# Objective:
Return exactly the lines that run from the beginning through the line containing "INNER_SOFT = 0.17", both included, and no others.
** begin **
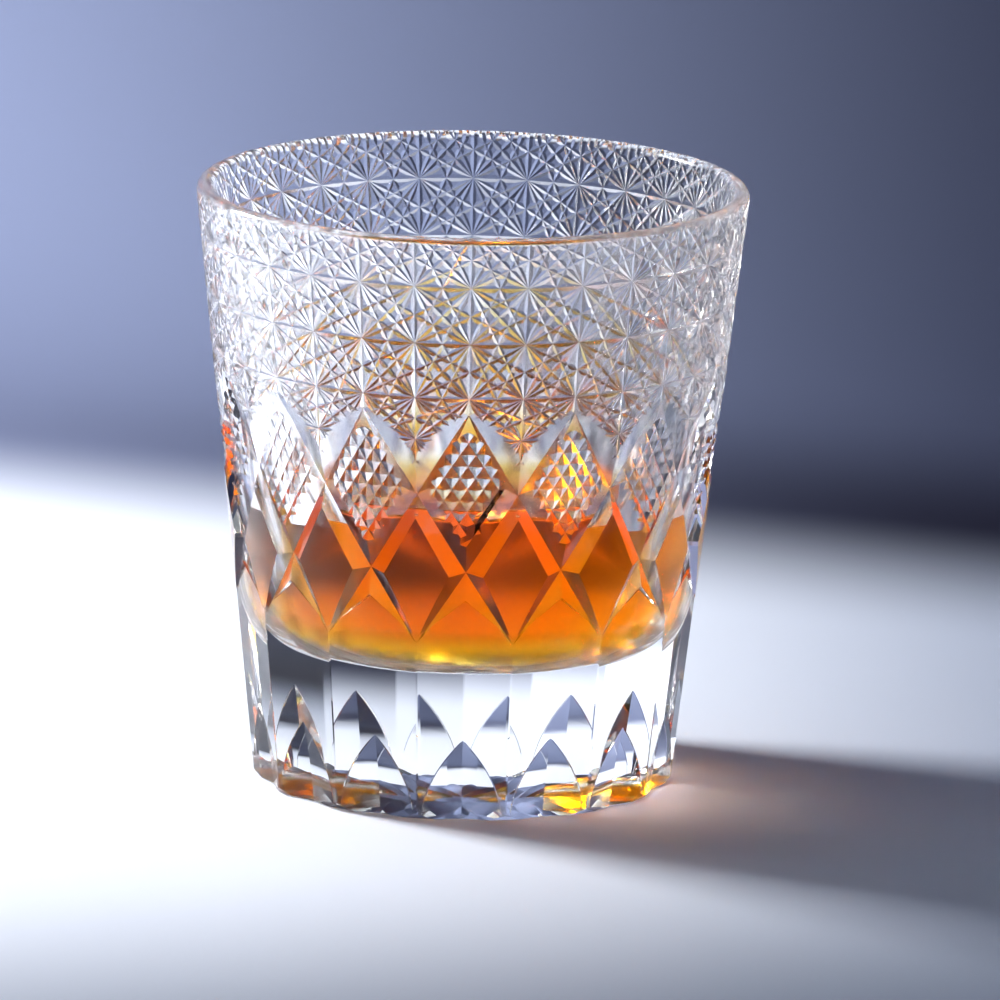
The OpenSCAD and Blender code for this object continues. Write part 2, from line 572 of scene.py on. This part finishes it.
def drink_profile():
    """Half of the whiskey in section, whose meniscus dies away over about a millimetre."""
    p = [(0, FLOOR - OVERLAP)]
    r = FILLET + OVERLAP
    for i in range(DRINK_ARC + 1):
        a = -math.pi / 2 + (math.pi / 2 - IN_TILT) * i / DRINK_ARC
        p.append((CORNER_R + r * math.cos(a), CORNER_Z + r * math.sin(a)))
    reach = 1.1 * K
    top = LEVEL + MENISCUS
    edge = inner_r(top) + OVERLAP / math.cos(IN_TILT)
    p.append((edge, top))
    for d in (0.12, 0.3, 0.55, 0.9, 1.4, 2.0, 3.0, 4.5, 7.0):
        p.append((edge - d * K, LEVEL + MENISCUS * math.exp(-d * K / reach)))
    p.append((0, LEVEL))
    return p


def build_drink():
    o = mesh_object("whiskey_drink", lathe(drink_profile(), SEG))
    o.data.polygons.foreach_set("use_smooth", [True] * len(o.data.polygons))
    o.data.set_sharp_from_angle(angle=math.radians(35))
    scaled(o)
    return o


# ---------------------------------------------------------------- materials
GLASS_IOR = 1.54
WHISKEY_IOR = 1.36
# tint of the reflections on the glass, on the whiskey's top, and where the two touch
GLASS_TINT = 0.2
WHISKEY_TINT = 0.35
WET_TINT = 0.08
# roughness of the inner wall
INNER_SOFT = 0.17


def new_material(name):
    m = bpy.data.materials.new(name)
    m.use_nodes = True
    nt = m.node_tree
    nt.nodes.clear()
    out = nt.nodes.new("ShaderNodeOutputMaterial")
    bsdf = nt.nodes.new("ShaderNodeBsdfPrincipled")
    nt.links.new(bsdf.outputs[0], out.inputs["Surface"])
    return m, nt, bsdf, out


def wavy(nt, bsdf, scale, strength, distance):
    """A very faint waviness of the surface."""
    tc = nt.nodes.new("ShaderNodeTexCoord")
    noise = nt.nodes.new("ShaderNodeTexNoise")
    noise.inputs["Scale"].default_value = scale
    noise.inputs["Detail"].default_value = 2
    bump = nt.nodes.new("ShaderNodeBump")
    bump.inputs["Strength"].default_value = strength
    bump.inputs["Distance"].default_value = distance
    nt.links.new(tc.outputs["Object"], noise.inputs["Vector"])
    nt.links.new(noise.outputs["Fac"], bump.inputs["Height"])
    nt.links.new(bump.outputs["Normal"], bsdf.inputs["Normal"])
    return tc, noise


def wet_tint(nt, bsdf, dry, checks, soft=0.0):
    """Turn a surface's reflections down to dry, and to WET_TINT where glass and whiskey touch.

    checks are (weights, low, high) in metres, each on radius and height, and all of them hold on the
    wet surface. A check on the radius also gives the surface it finds the roughness soft.
    """
    tc = nt.nodes.new("ShaderNodeTexCoord")
    sep = nt.nodes.new("ShaderNodeSeparateXYZ")
    nt.links.new(tc.outputs["Object"], sep.inputs[0])

    def math_node(kind, a, b):
        node = nt.nodes.new("ShaderNodeMath")
        node.operation = kind
        for socket, value in zip(node.inputs, (a, b)):
            if isinstance(value, float):
                socket.default_value = value
            else:
                nt.links.new(value, socket)
        return node.outputs[0]

    across = math_node("MULTIPLY", sep.outputs["X"], sep.outputs["X"])
    deep = math_node("MULTIPLY", sep.outputs["Y"], sep.outputs["Y"])
    radius = math_node("POWER", math_node("ADD", across, deep), 0.5)
    wet = None
    for (wr, wz), low, high in checks:
        outward = math_node("MULTIPLY", radius, wr)
        upward = math_node("MULTIPLY", sep.outputs["Z"], wz)
        value = math_node("ADD", outward, upward)
        above = math_node("GREATER_THAN", value, low)
        below = math_node("LESS_THAN", value, high)
        inside = math_node("MULTIPLY", above, below)
        wet = inside if wet is None else math_node("MULTIPLY", wet, inside)
        if soft and wr:
            nt.links.new(math_node("MULTIPLY", inside, soft), bsdf.inputs["Roughness"])
    tint = math_node("SUBTRACT", dry, math_node("MULTIPLY", wet, dry - WET_TINT))
    nt.links.new(tint, bsdf.inputs["Specular Tint"])


def crystal_material():
    m, nt, bsdf, out = new_material("crystal")
    bsdf.inputs["Transmission Weight"].default_value = 1
    bsdf.inputs["IOR"].default_value = GLASS_IOR
    bsdf.inputs["Roughness"].default_value = 0.0
    tc, noise = wavy(nt, bsdf, 90, 0.05, 0.0002)
    # hand-polished glass: its clearness drifts a little from place to place
    ramp = nt.nodes.new("ShaderNodeValToRGB")
    ramp.color_ramp.elements[0].color = (0.965, 0.98, 0.985, 1)
    ramp.color_ramp.elements[1].color = (0.995, 0.998, 1.0, 1)
    nt.links.new(noise.outputs["Fac"], ramp.inputs["Fac"])
    nt.links.new(ramp.outputs["Color"], bsdf.inputs["Base Color"])
    slope = math.tan(IN_TILT)
    wall = (FLOOR_R - slope * FLOOR + 0.6 * K) / 1000
    heights = ((0.0, 1.0), (FLOOR - 0.5 * K) / 1000, (LEVEL + MENISCUS) / 1000)
    within = ((1.0, -slope), -1.0, wall)
    wet_tint(nt, bsdf, GLASS_TINT, [heights, within], INNER_SOFT)
    return m


def whiskey_material():
    m, nt, bsdf, out = new_material("whiskey")
    bsdf.inputs["Transmission Weight"].default_value = 1
    bsdf.inputs["IOR"].default_value = WHISKEY_IOR
    bsdf.inputs["Roughness"].default_value = 0.0
    bsdf.inputs["Base Color"].default_value = (1, 1, 1, 1)
    wavy(nt, bsdf, 60, 0.04, 0.0002)
    under_top = ((0.0, 1.0), -1.0, (LEVEL - 0.05 * K) / 1000)
    wet_tint(nt, bsdf, WHISKEY_TINT, [under_top])
    absorb = nt.nodes.new("ShaderNodeVolumeAbsorption")
    absorb.inputs["Color"].default_value = (0.993, 0.865, 0.0, 1)
    absorb.inputs["Density"].default_value = 300
    nt.links.new(absorb.outputs[0], out.inputs["Volume"])
    return m


# ---------------------------------------------------------------- the part
glass = build_glass()
glass.data.materials.clear()
glass.data.materials.append(crystal_material())
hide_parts("glass_body")
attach(glass, "root")

drink = build_drink()
drink.data.materials.append(whiskey_material())
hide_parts("whiskey")
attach(drink, "root")


# ---------------------------------------------------------------- studio
def graded(nt, value, low, high, a, b):
    """Mix two colours, or two linked colours, as a value goes from low to high."""
    ramp = nt.nodes.new("ShaderNodeMapRange")
    ramp.interpolation_type = "SMOOTHSTEP"
    ramp.inputs["From Min"].default_value = low
    ramp.inputs["From Max"].default_value = high
    nt.links.new(value, ramp.inputs["Value"])
    mix = nt.nodes.new("ShaderNodeMix")
    mix.data_type = "RGBA"
    nt.links.new(ramp.outputs["Result"], mix.inputs[0])
    for socket, colour in zip(mix.inputs[6:8], (a, b)):
        if isinstance(colour, tuple):
            socket.default_value = colour
        else:
            nt.links.new(colour, socket)
    return mix.outputs[2]


def studio_painted_shade_material():
    m, nt, bsdf, out = new_material("studio_sweep")
    bsdf.inputs["Roughness"].default_value = 0.6
    bsdf.inputs["Specular IOR Level"].default_value = 0.2
    tc = nt.nodes.new("ShaderNodeTexCoord")
    sep = nt.nodes.new("ShaderNodeSeparateXYZ")
    nt.links.new(tc.outputs["Object"], sep.inputs[0])
    skewed = []
    for lean in (0.36, -0.35):
        skew = nt.nodes.new("ShaderNodeMath")
        skew.operation = "MULTIPLY_ADD"
        skew.inputs[1].default_value = lean
        nt.links.new(sep.outputs["X"], skew.inputs[0])
        nt.links.new(sep.outputs["Y"], skew.inputs[2])
        skewed.append(skew.outputs[0])
    # painted shade: the backdrop's colour runs from lit blue-grey at the left to near black at the
    # right, and its lower band (low) is darker than its upper part (high), in place of light falling off
    # across it
    low = graded(nt, sep.outputs["X"], -0.12, 0.10, (0.14, 0.165, 0.27, 1), (0.010, 0.010, 0.025, 1))
    high = graded(nt, sep.outputs["X"], -0.12, 0.16, (0.26, 0.31, 0.49, 1), (0.035, 0.042, 0.085, 1))
    wall = graded(nt, skewed[0], 0.21, 0.31, low, high)
    # painted shade: the table's colour dims from pale at the left, where the lamps stand, to grey-blue
    # at the right (pale), and goes dark toward the front (table), in place of light falling off
    pale = graded(nt, sep.outputs["X"], 0.0, 0.13, (0.80, 0.86, 0.98, 1), (0.40, 0.46, 0.60, 1))
    table = graded(nt, skewed[1], -0.20, -0.05, (0.20, 0.24, 0.33, 1), pale)
    colour = graded(nt, skewed[0], 0.125, 0.215, table, wall)
    nt.links.new(colour, bsdf.inputs["Base Color"])
    return m


def stage_sweep():
    """A pale table whose far side curves up into a dusky backdrop; the dimming of both across the stage
    is painted shade in their colour.
    """
    pts = [(-1.6, 0.0), (0.12, 0.0)]
    bend = 0.26
    r = 0.10
    for i in range(17):
        a = math.pi / 2 * i / 16
        pts.append((bend + r * math.sin(a), r * (1 - math.cos(a))))
    pts.append((bend + r, 1.6))
    xs = [-2.2, -0.6, -0.2, 0.0, 0.2, 0.6, 2.2]
    v = [(x, y, z - 0.0002) for x in xs for y, z in pts]
    k = len(pts)
    f = []
    for i in range(len(xs) - 1):
        f += [(i * k + j, (i + 1) * k + j, (i + 1) * k + j + 1, i * k + j + 1) for j in range(k - 1)]
    me = bpy.data.meshes.new("studio_sweep")
    me.from_pydata(v, [], f)
    me.polygons.foreach_set("use_smooth", [True] * len(f))
    o = bpy.data.objects.new("studio_sweep", me)
    bpy.context.scene.collection.objects.link(o)
    me.materials.append(studio_painted_shade_material())


def area(name, where, to, size, power, colour):
    d = bpy.data.lights.new(name, "AREA")
    d.energy, d.color, d.size = power, colour, size
    o = bpy.data.objects.new(name, d)
    bpy.context.scene.collection.objects.link(o)
    o.location = where
    o.rotation_mode = "QUATERNION"
    o.rotation_quaternion = (Vector(to) - Vector(where)).to_track_quat("-Z", "Y")
    return o


stage_sweep()
area("key", (-0.32, 0.155, 0.27), (0, 0, 0.04), 0.10, 3.4, (1.0, 0.98, 0.95))
area("back_soft", (-0.75, 0.36, 0.62), (0, 0, 0.04), 0.5, 3.0, (1.0, 0.98, 0.95))
area("left_soft", (-1.1, -0.25, 0.55), (0, 0, 0.04), 0.9, 0.6, (0.86, 0.92, 1.0))
area("top_soft", (0.1, 0.1, 1.3), (0, 0, 0), 0.9, 0.45, (0.80, 0.88, 1.0))

world = bpy.data.worlds.new("studio")
bpy.context.scene.world = world
world.use_nodes = True
bg = world.node_tree.nodes["Background"]
bg.inputs[0].default_value = (0.42, 0.50, 0.78, 1)
bg.inputs[1].default_value = 0.12
bpy.context.scene.view_settings.view_transform = "Standard"

# ---------------------------------------------------------------- camera
# a long lens from far off, looking slightly down and rolled a little, as in the photograph
centre = Vector((0, 0, H / 2000))
tilt = math.radians(12.6)
roll = math.radians(1.12)
forward = Vector((0, math.cos(tilt), -math.sin(tilt)))
right = Vector((1, 0, 0))
up = Vector((0, math.sin(tilt), math.cos(tilt)))
away = 2.666
cam = bpy.data.objects.new("camera", bpy.data.cameras.new("camera"))
bpy.context.scene.collection.objects.link(cam)
cam.data.sensor_width = 36
cam.data.lens = 615.5
cam.data.clip_start, cam.data.clip_end = 0.1, 30
cam.location = centre - forward * away
aim = centre + right * 0.0051 - up * 0.0032
look = (aim - cam.location).to_track_quat("-Z", "Y")
cam.rotation_mode = "QUATERNION"
cam.rotation_quaternion = look @ Quaternion((0, 0, 1), roll)
bpy.context.scene.camera = cam

cy = bpy.context.scene.cycles
cy.max_bounces = 32
cy.transmission_bounces = 28
cy.glossy_bounces = 12
cy.transparent_max_bounces = 16
cy.diffuse_bounces = 4
cy.sample_clamp_indirect = 40
cy.blur_glossy = 0.3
** end **
# Answer to the problem:
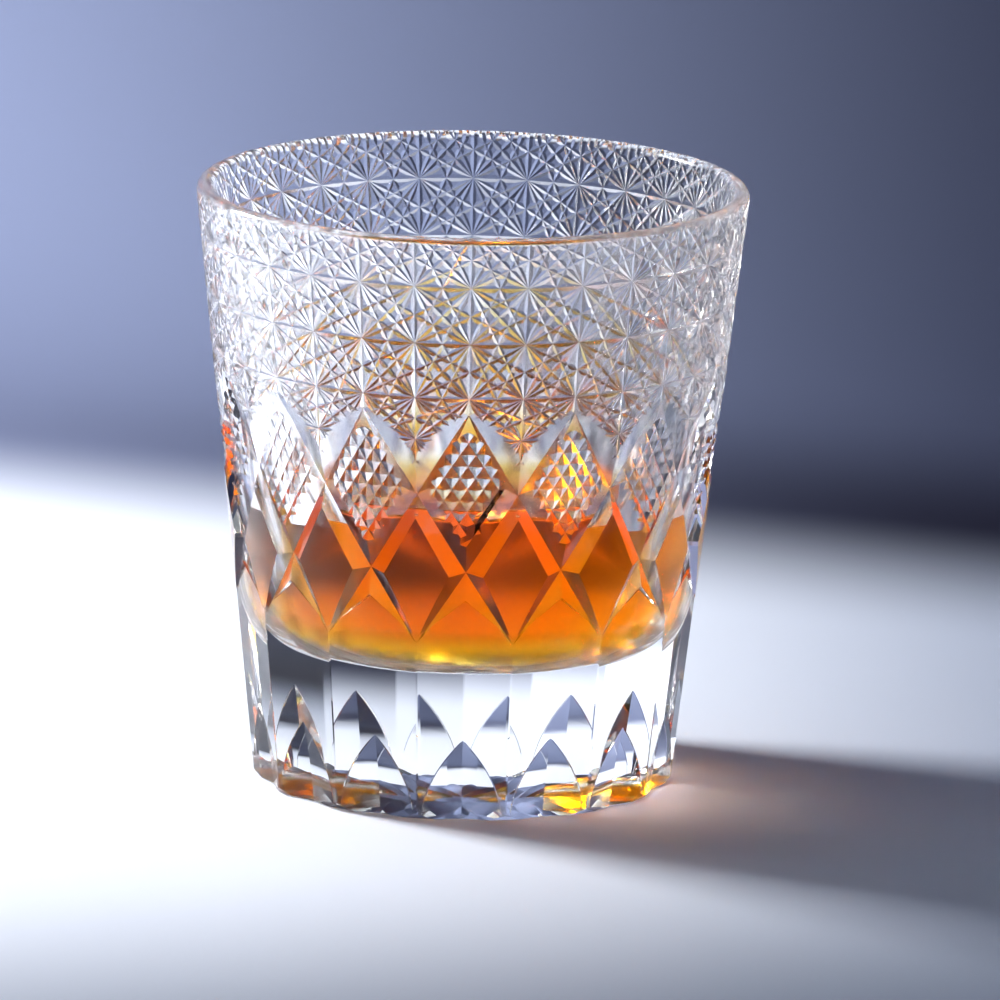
The OpenSCAD and Blender code for this object continues. Write part 2, from line 572 of scene.py on. This part finishes it.
def drink_profile():
    """Half of the whiskey in section, whose meniscus dies away over about a millimetre."""
    p = [(0, FLOOR - OVERLAP)]
    r = FILLET + OVERLAP
    for i in range(DRINK_ARC + 1):
        a = -math.pi / 2 + (math.pi / 2 - IN_TILT) * i / DRINK_ARC
        p.append((CORNER_R + r * math.cos(a), CORNER_Z + r * math.sin(a)))
    reach = 1.1 * K
    top = LEVEL + MENISCUS
    edge = inner_r(top) + OVERLAP / math.cos(IN_TILT)
    p.append((edge, top))
    for d in (0.12, 0.3, 0.55, 0.9, 1.4, 2.0, 3.0, 4.5, 7.0):
        p.append((edge - d * K, LEVEL + MENISCUS * math.exp(-d * K / reach)))
    p.append((0, LEVEL))
    return p


def build_drink():
    o = mesh_object("whiskey_drink", lathe(drink_profile(), SEG))
    o.data.polygons.foreach_set("use_smooth", [True] * len(o.data.polygons))
    o.data.set_sharp_from_angle(angle=math.radians(35))
    scaled(o)
    return o


# ---------------------------------------------------------------- materials
GLASS_IOR = 1.54
WHISKEY_IOR = 1.36
# tint of the reflections on the glass, on the whiskey's top, and where the two touch
GLASS_TINT = 0.2
WHISKEY_TINT = 0.35
WET_TINT = 0.08
# roughness of the inner wall
INNER_SOFT = 0.17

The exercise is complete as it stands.